Arabs of central and southern Iraq have been fighting each other through locally raised militias and the clash of loyalties among the fledgling Iraqi troops as well as U.S. invasion troops.

With the American invasion, Arab Shiites and Sunnis resorted to guns to solve their differences. In the ensuing infighting, hundreds of thousands of Iraqis are believed to have been killed or injured.

As the Arabs were fighting each other, the Kurds tried to rearm their military wing, the Peshmerga, or local militias.

The Kurds have access to 17 percent of all foreign cash Iraq gets from its oil exports which amounts to billions of dollars every year. Their militiamen, numbering 180,000, are paid by the central government.

Analysts say the Kurds have used a substantial portion of their share of the oil money to arm their militias.

But their opponents, mainly Sunni Arabs, are not defenseless.

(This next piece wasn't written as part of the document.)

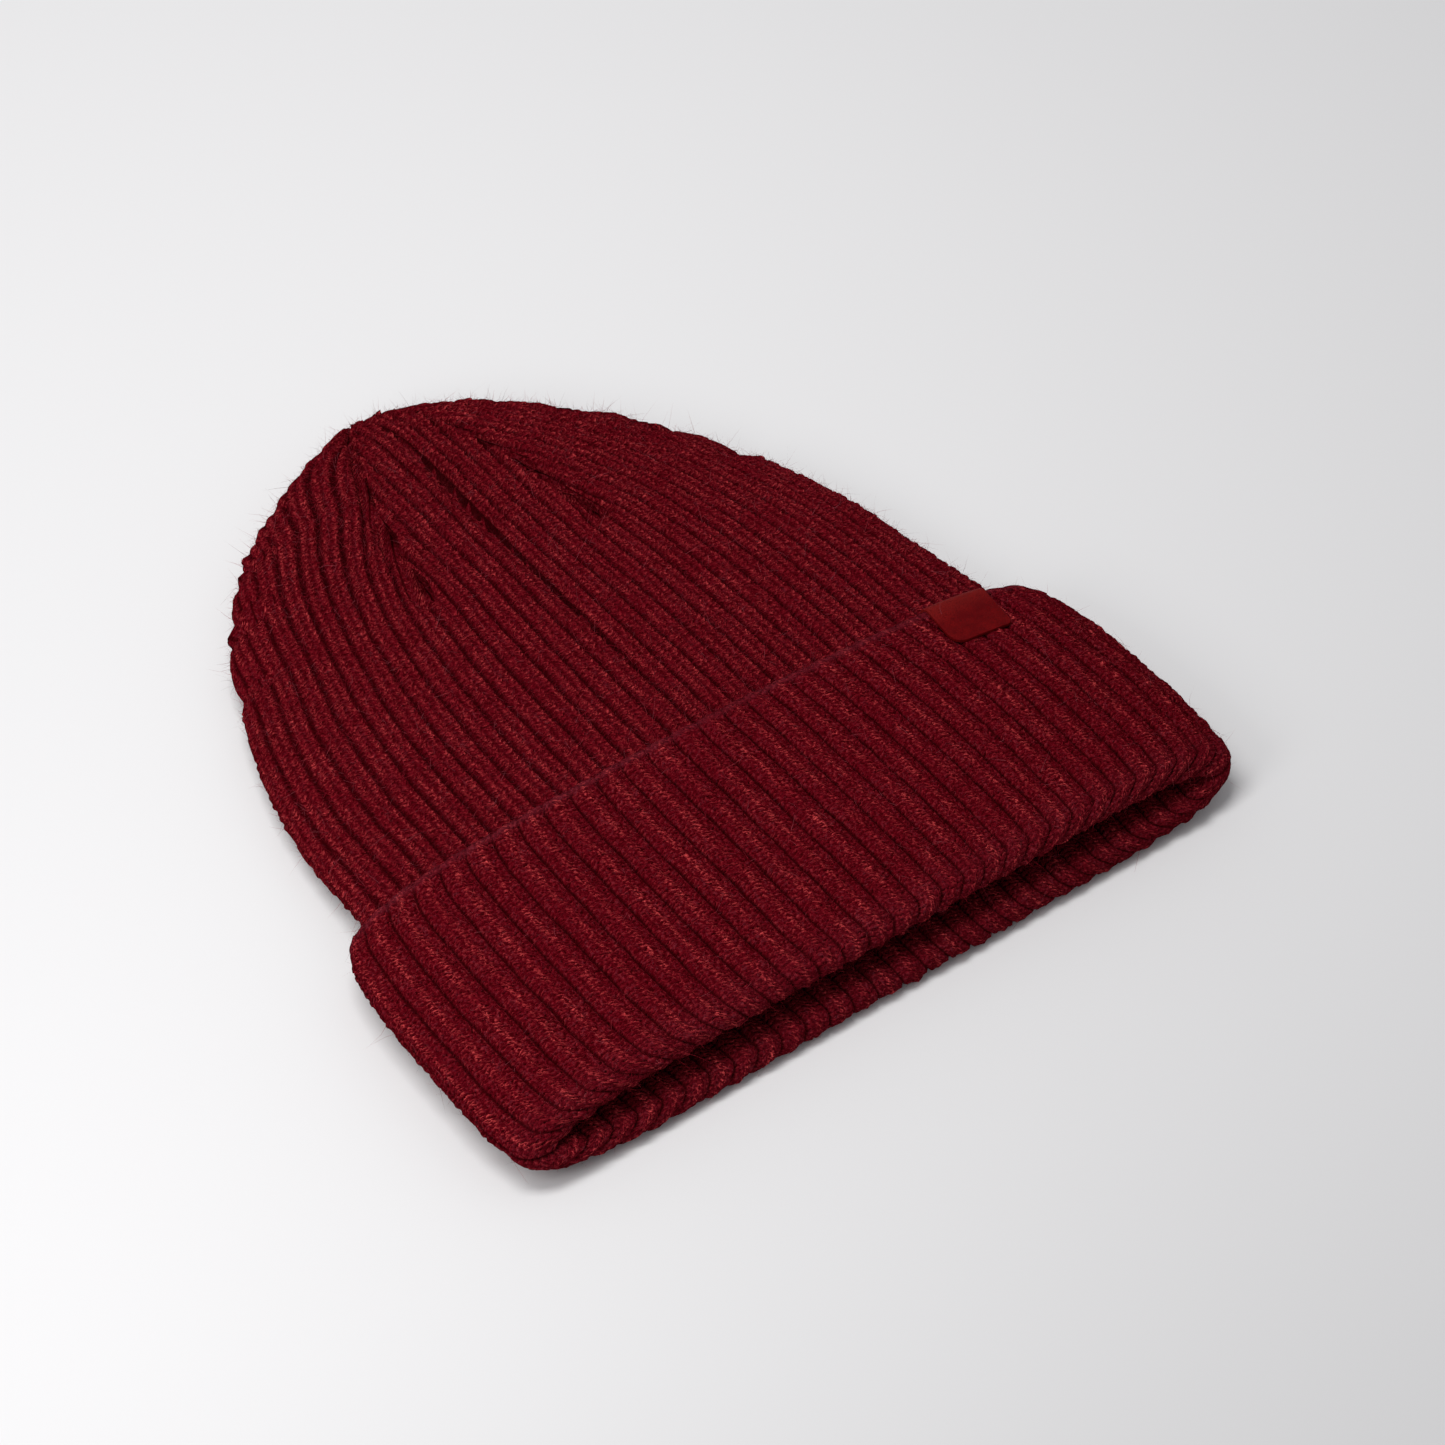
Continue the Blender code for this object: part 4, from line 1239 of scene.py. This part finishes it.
# %% [markdown]
# ## Floor and light
#
# A product photograph of cloth wants soft light with a clear side to it: soft enough that the
# ribs don't cut hard lines, and from one side so that they show at all. A big lamp above does that.
# It stands to the left and is aimed past the hat, so that the pale table gets darker towards the
# front right. A small lamp near the left side lifts the cuff, and an even world fills the rest.

# %% Floor and lamps
FLOOR_REACH = 3.0
FLOOR_GAP = 0.0002        # the table stays this far below the knit that lies on it
PALE_TABLE = (0.80, 0.80, 0.81, 1)
WARM_WHITE = (1.0, 0.99, 0.98)
COOL_WHITE = (0.98, 0.98, 1.0, 1)
WORLD_STRENGTH = 0.355
scene.view_settings.view_transform = "Standard"


def add_floor():
    mesh = bpy.data.meshes.new("floor")
    corners = [(FLOOR_REACH * x, FLOOR_REACH * y, 0) for x, y in ((-1, -1), (1, -1), (1, 1), (-1, 1))]
    mesh.from_pydata(corners, [], [(0, 1, 2, 3)])
    finish = Finish("pale_table", Roughness=0.75, Base_Color=PALE_TABLE, Specular_IOR_Level=0.2)
    mesh.materials.append(finish.material)
    floor = bpy.data.objects.new("floor", mesh)
    floor.location.z = -FLOOR_GAP
    scene.collection.objects.link(floor)


def add_lamp(name, place, aim, size, watts):
    """A square lamp at a place, aimed at a point."""
    lamp = bpy.data.lights.new(name, "AREA")
    lamp.shape = "SQUARE"
    lamp.size = size
    lamp.energy = watts
    lamp.color = WARM_WHITE
    made = bpy.data.objects.new(name, lamp)
    made.location = place
    made.rotation_mode = "QUATERNION"
    made.rotation_quaternion = (Vector(aim) - Vector(place)).to_track_quat("-Z", "Y")
    scene.collection.objects.link(made)
    print(name, "lamp of", watts, "watts at", place)


add_floor()
add_lamp("key", (-0.27, 0.04, 1.00), (0.55, 1.50, 0.0), size=0.60, watts=10.8)
add_lamp("near", (-0.32, -0.14, 0.27), (0.0, 0.0, 0.01), size=0.16, watts=0.42)
world = bpy.data.worlds.new("studio")
world.use_nodes = True
background = world.node_tree.nodes["Background"]
background.inputs["Color"].default_value = COOL_WHITE
background.inputs["Strength"].default_value = WORLD_STRENGTH
scene.world = world

# %% [markdown]
# ## Sizes
#
# The dressed hat stays within its CAD model's box, apart from the fibres that stand out of it.

# %% Print the CAD model's box
print("CAD box", [round(v, 4) for v in cad_low], [round(v, 4) for v in cad_high])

Thanks to U.S. occupation troops, Sunni tribes in central Iraq are now heavily armed, as Washington has been using them as proxies to fight al-Qaeda.

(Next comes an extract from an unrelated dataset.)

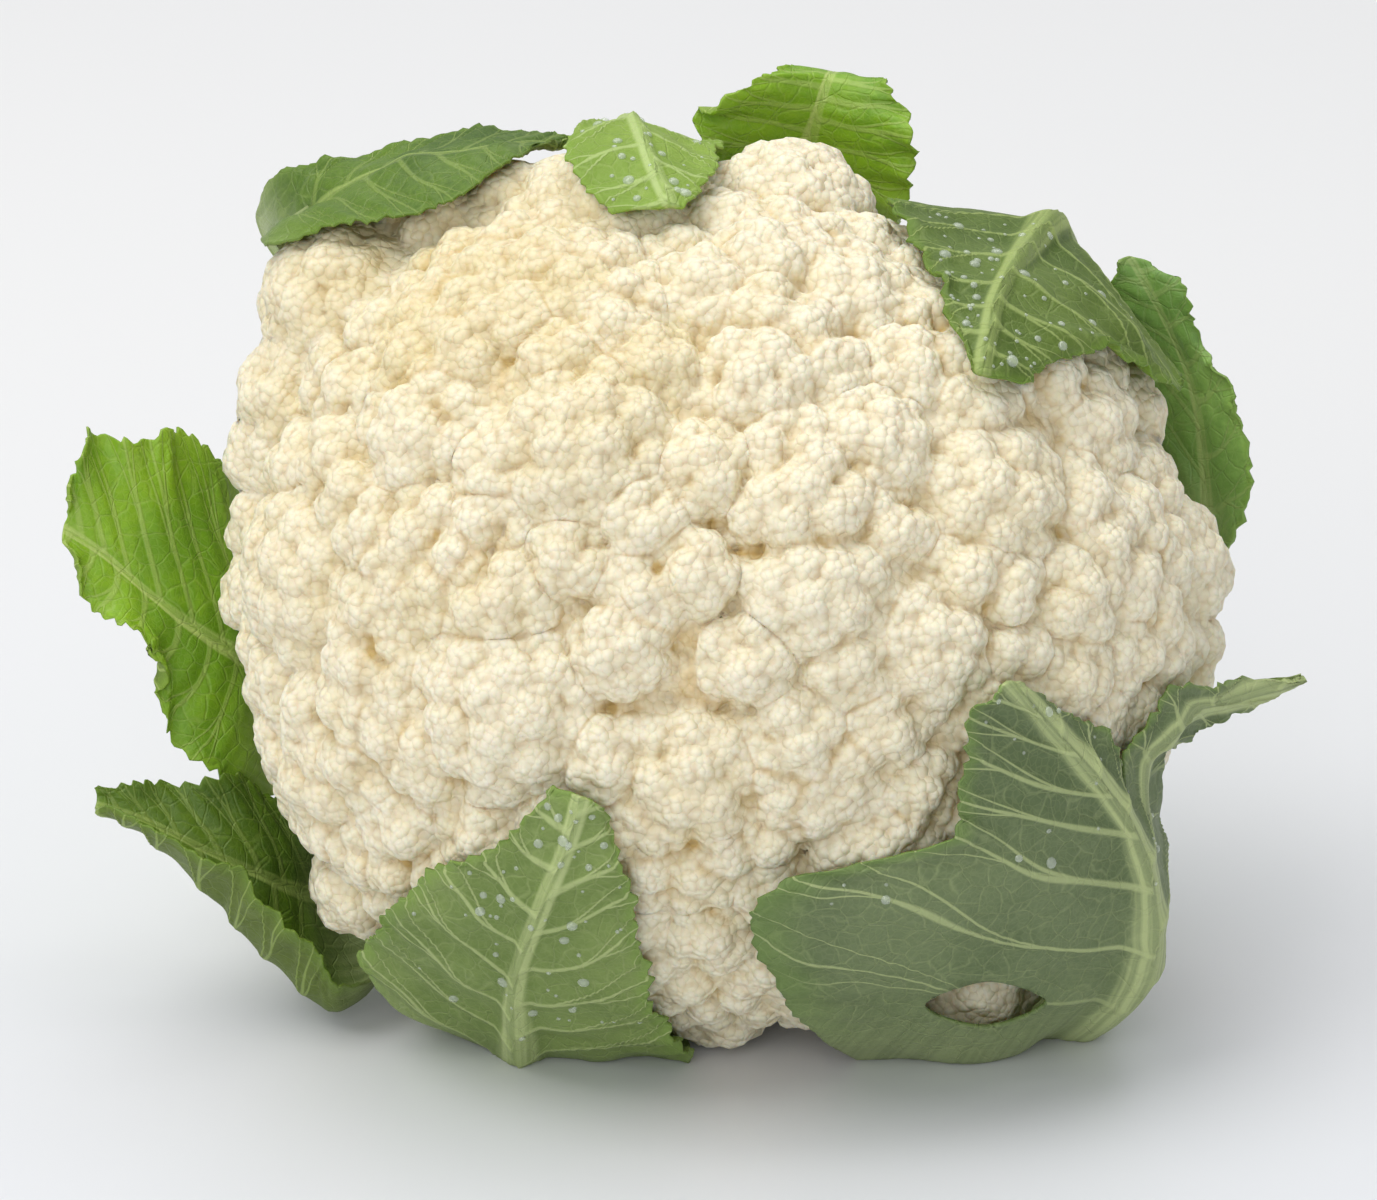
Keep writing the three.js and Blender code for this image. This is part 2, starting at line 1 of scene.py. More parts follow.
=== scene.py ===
# A head of cauliflower lying on a pale studio floor, dressed round its solids.
# Shapes are worked out in millimetres in the head's own frame: x to the right, y up the face,
# z out of the face. toPart turns them into metres in the part's frame.
import math
import time
import bmesh
import bpy
import numpy as np
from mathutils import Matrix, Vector
from mathutils.kdtree import KDTree


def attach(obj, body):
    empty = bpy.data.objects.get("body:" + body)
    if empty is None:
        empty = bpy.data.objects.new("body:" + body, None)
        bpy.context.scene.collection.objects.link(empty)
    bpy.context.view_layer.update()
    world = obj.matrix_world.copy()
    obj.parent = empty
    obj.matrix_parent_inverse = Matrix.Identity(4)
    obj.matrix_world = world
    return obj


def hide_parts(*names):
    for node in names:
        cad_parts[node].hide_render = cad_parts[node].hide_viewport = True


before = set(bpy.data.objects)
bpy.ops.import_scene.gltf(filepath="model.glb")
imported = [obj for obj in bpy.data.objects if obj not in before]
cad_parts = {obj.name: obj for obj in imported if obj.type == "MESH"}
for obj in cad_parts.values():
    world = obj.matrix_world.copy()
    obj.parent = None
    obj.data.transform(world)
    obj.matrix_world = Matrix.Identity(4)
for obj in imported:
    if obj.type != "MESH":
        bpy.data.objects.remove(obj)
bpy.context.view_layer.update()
started = time.time()

head = {
    "seat": (8.0, -14.0, 77.5),  # the head's centre in the part's frame
    "lean": 20.0,  # degrees that the face looks up above level
    "readingDistance": 900.0,  # the distance from which its shapes were read
}
leanUp = math.sin(math.radians(head["lean"]))
leanBack = math.cos(math.radians(head["lean"]))


def report(stage):
    print(f"{stage}, {time.time() - started:.1f} s")


def toPart(points):
    x, y, z = np.moveaxis(points, -1, 0)
    seat = head["seat"]
    across, back, up = seat[0] + x, seat[1] + y * leanUp - z * leanBack, seat[2] + y * leanBack + z * leanUp
    return np.stack([across, back, up], -1) / 1000


def pressUp(points, height):
    # Lifts what would lie lower than a height over the table.
    low = height - (head["seat"][2] + points[..., 1] * leanBack + points[..., 2] * leanUp)
    return points + np.maximum(low, 0)[..., None] * np.array([0.0, leanBack, leanUp])


def seen(points):
    # From where a point appears from the front, at its depth, to where it is.
    result = np.array(points, float)
    result[..., :2] *= 1 - result[..., 2:] / head["readingDistance"]
    return result


def unit(vectors):
    return vectors / np.maximum(np.linalg.norm(vectors, axis=-1, keepdims=True), 1e-9)


def smooth(value, low, high):
    t = np.clip((value - low) / (high - low), 0, 1)
    return t * t * (3 - 2 * t)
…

But Arab Shiites cannot stay idle if hostilities break out. Most of Iraqi Turkmen who oppose Kurdish control of Kirkuk are Shiites and so are many Arab tribes in the province.

Signs of infighting are in the air, with Arab tribal chieftains threatening to resort to arms in order not to let the Kurds control the oil-rich province.

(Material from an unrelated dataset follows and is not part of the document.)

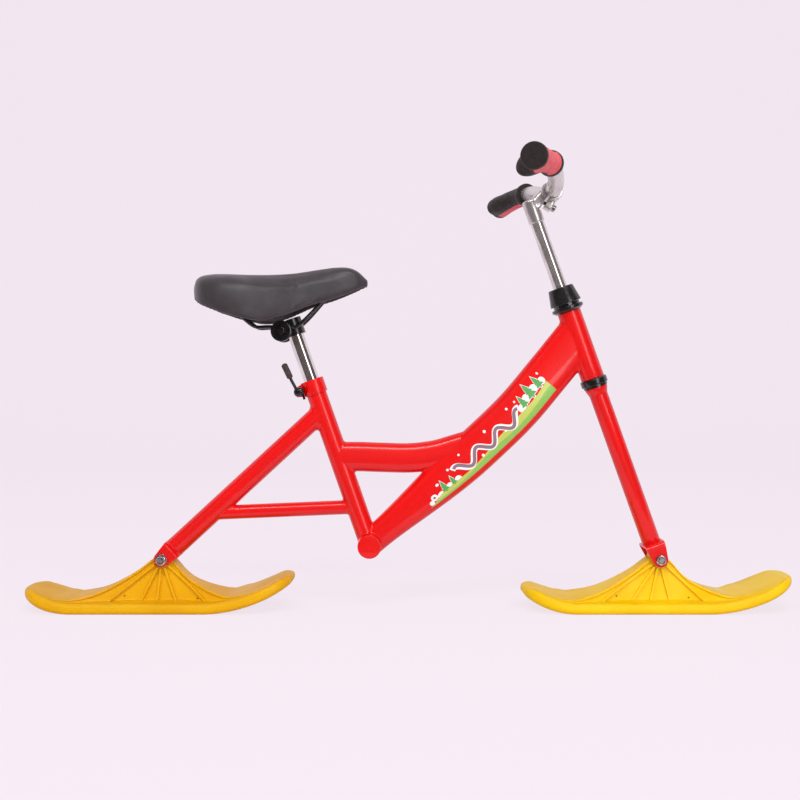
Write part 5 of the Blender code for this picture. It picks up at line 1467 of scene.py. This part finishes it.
def make_saddle_base():
    base = skin("saddle_base_fine", [base_section(x) for x in saddle_stations(40, 2 / 18, 15 / 18)])
    for side in (-1, 1):
        path = rail_path(side, 0.003)
        longer = [path[0] + (path[0] - path[1]).normalized() * FILM] + path
        longer.append(path[-1] + (path[-1] - path[-2]).normalized() * FILM)
        combine(base, skin("socket", swept_rows(longer, RAIL_R + FILM, 24), SADDLE), "DIFFERENCE")
    finished(base, ABS, "saddle", "saddle_base", degrees=50)


make_saddle_base()
make_cushion()

# %% [markdown]
# Both sides of the down tube carry a printed film: a winter meadow with firs, and one ski track
# that swings through it. Each colour is one piece. Its motifs are drawn out across the tube and
# cut to a copy of the tube that is a little larger, so the film lies on the curved side, about a
# tenth of a millimetre above the colour below it. A place in the picture is given as the distance
# along the tube and up it, both in units of half the tube's height, so that nothing is stretched.

# %% Film on the down tube
FILM_X = (0.0200, 0.1930)
FILM_UNIT, FILM_STEP, FOOT = 0.0310, 0.00012, -0.70
DOWN_LINE = smooth_path([(x, 0, z) for x, z in DOWN_TUBE], 0.002)
FILM_PATH = [place for place in DOWN_LINE if FILM_X[0] <= place.x <= FILM_X[1]]
FILM_LENGTH = sum((b - a).length for a, b in zip(FILM_PATH, FILM_PATH[1:])) / FILM_UNIT
FILM_LAYERS = []
print(f"the picture is {FILM_LENGTH:.2f} units long")


def print_film(name, color):
    return start_material(name, color, 0.34, Coat_Weight=0.3, Coat_Roughness=0.08)


def on_tube(along, up):
    """The (x, z) place of a point of the picture."""
    step = min(max(along / FILM_LENGTH, 0), 1) * (len(FILM_PATH) - 1)
    k = min(int(step), len(FILM_PATH) - 2)
    centre = FILM_PATH[k].lerp(FILM_PATH[k + 1], step - k)
    ahead = (FILM_PATH[k + 1] - FILM_PATH[k]).normalized()
    place = centre + Vector((-ahead.z, 0, ahead.x)) * down_tall(centre.x) * up
    return place.x, place.z


def fir(along, low, tall, grow=0.0):
    """Three tiers of branches, one above the other."""
    right = [(tall * 0.05 + grow, low - grow), (tall * 0.05 + grow, low + tall * 0.12 - grow)]
    for tier in range(3):
        base, reach = low + tall * (0.12 + 0.25 * tier), tall * (0.32 - 0.08 * tier)
        right += [(reach + grow, base - grow), (reach * 0.42 + grow, base + tall * 0.28 - grow)]
    right[-1] = (0, low + tall + 2 * grow)
    return [(along + w, up) for w, up in right] + [(along - w, up) for w, up in reversed(right[:-1])]


def meadow(low, high, swell, phase):
    """A strip along the foot of the picture, which thickens from low to high, with a rolling edge."""
    steps = [FILM_LENGTH * (0.004 + 0.992 * k / 60) for k in range(61)]
    upper = []
    for along in steps:
        tall = low + (high - low) * along / FILM_LENGTH + swell * math.sin(1.5 * along + phase)
        upper.append((along, FOOT + 0.02 + ease(along, 0, 0.9) * tall))
    return [(along, FOOT) for along in steps] + list(reversed(upper))


TRACK_STEPS, TRACK_SWINGS, TRACK_START = 96, 3.2, 0.9
TRACK_MIDDLE, TRACK_REACH = -0.10, 0.24


def track(start, end, half):
    """A ribbon of one width that swings from side to side."""
    line = []
    for k in range(TRACK_STEPS + 1):
        swing = math.sin(2 * math.pi * TRACK_SWINGS * k / TRACK_STEPS + TRACK_START)
        line.append(Vector((start + (end - start) * k / TRACK_STEPS, TRACK_MIDDLE + TRACK_REACH * swing)))
    sides = ([], [])
    for k, point in enumerate(line):
        ahead = (line[min(k + 1, TRACK_STEPS)] - line[max(k - 1, 0)]).normalized()
        for side, sign in zip(sides, (-1, 1)):
            side.append(tuple(point + Vector((-ahead.y, ahead.x)) * half * sign))
    return sides[0] + list(reversed(sides[1]))


def spot(along, up, size):
    turns = [2 * math.pi * k / 20 for k in range(20)]
    return [(along + size * math.cos(t), up + size * math.sin(t)) for t in turns]


def lay_film(name, material, motifs):
    """Cuts the motifs of one colour to a copy of the tube, larger than the last colour's."""
    FILM_LAYERS.append(name)
    grow = FILM_STEP * len(FILM_LAYERS)
    shell = skin("shell", tube_rows(DOWN_TUBE, lambda centre, ahead: down_section(centre, ahead, grow)))
    outlines = [[on_tube(*point) for point in motif] for motif in motifs]
    art = gather(name, [prism("motif", outline, 0.03, Matrix.Identity(4)) for outline in outlines])
    combine(art, shell, "INTERSECT", use_self=True)
    finished(art, material, "frame", degrees=40)


# %% The picture's motifs
FIRS = ((1.10, -0.50, 0.62), (1.62, -0.48, 0.46), (6.30, -0.16, 0.62), (6.85, -0.14, 0.80),
        (7.42, -0.10, 0.66))
DRIFTS = ((0.22, -0.52, 0.13), (0.46, -0.36, 0.17), (0.80, -0.50, 0.20), (1.36, -0.42, 0.20),
          (1.86, -0.40, 0.17), (6.10, -0.06, 0.20), (6.55, 0.10, 0.20), (7.10, 0.14, 0.20),
          (7.62, 0.08, 0.18))
FLAKES = ((0.46, -0.36, 0.06), (0.90, 0.06, 0.07), (1.75, 0.26, 0.06), (2.55, 0.42, 0.05),
          (3.35, -0.34, 0.07), (4.10, 0.40, 0.07), (4.85, -0.22, 0.06), (5.55, 0.44, 0.06),
          (6.05, 0.40, 0.05), (7.75, 0.44, 0.06))
WHITE = print_film("white_film", "#F6F1F0")
MAUVE = print_film("mauve_grey_film", "#8E7480")
GREEN = print_film("leaf_green_film", "#5BAA58")
lay_film("film_drifts", WHITE, [spot(*place) for place in DRIFTS] + [fir(*place, 0.035) for place in FIRS])
lay_film("film_hills", print_film("yellow_green_film", "#C3CE5E"), [meadow(0.14, 0.62, 0.06, 0.4)])
lay_film("film_meadow", print_film("green_film", "#93C35B"), [meadow(0.08, 0.30, 0.05, 2.3)])
lay_film("film_track_edge", WHITE, [track(1.9, 6.0, 0.135)] + [spot(*place) for place in FLAKES[1:]])
lay_film("film_track", MAUVE, [track(1.98, 5.92, 0.075), spot(*FLAKES[0])])
lay_film("film_firs", GREEN, [fir(*place) for place in FIRS])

Similar threats have come from Kurdish Peshmerga and political leaders. Kurdish militias are conspicuously deployed in Kirkuk, the provincial center, while Kurdish leaders object to the deployment of Iraqi troops in the city.

The U.S. has raised a fully equipped army of Sunni tribesmen, the militia known locally as Majalis al-Sahwa or Awakening Councils.

The leaders of these councils have warned of grave consequences if they moved ahead with their annexation plans.

Sheikh Hussein al-Jibouri, a high-ranking Sunni tribal chieftain whose tribesmen the U.S. arms and finances, said Arabs will not stand by if the Kurds officially add the oil-rich territory to their autonomous region.

"The Arabs' patience is wearing thin. If they (the Arabs) are forced for a confrontation they know how to do it … We are prepared and have the means and the capabilities," Jibouri warned.

Another senior Sunni Arab tribal leader issued a similar warning.

Ali al-Sulaiman, a leader of the powerful Awakening Council of the once restive Province of Anbar, advised the Kurds not to ever think that they can have their sway over Kirkuk.

He said any Kurdish attempt to annex Kirkuk would lead to 'catastrophic consequences."

But the Kurds have said they will settle for no less than "full annexation" and for them Kirkuk is the 'Jerusalem" that cannot be compromised.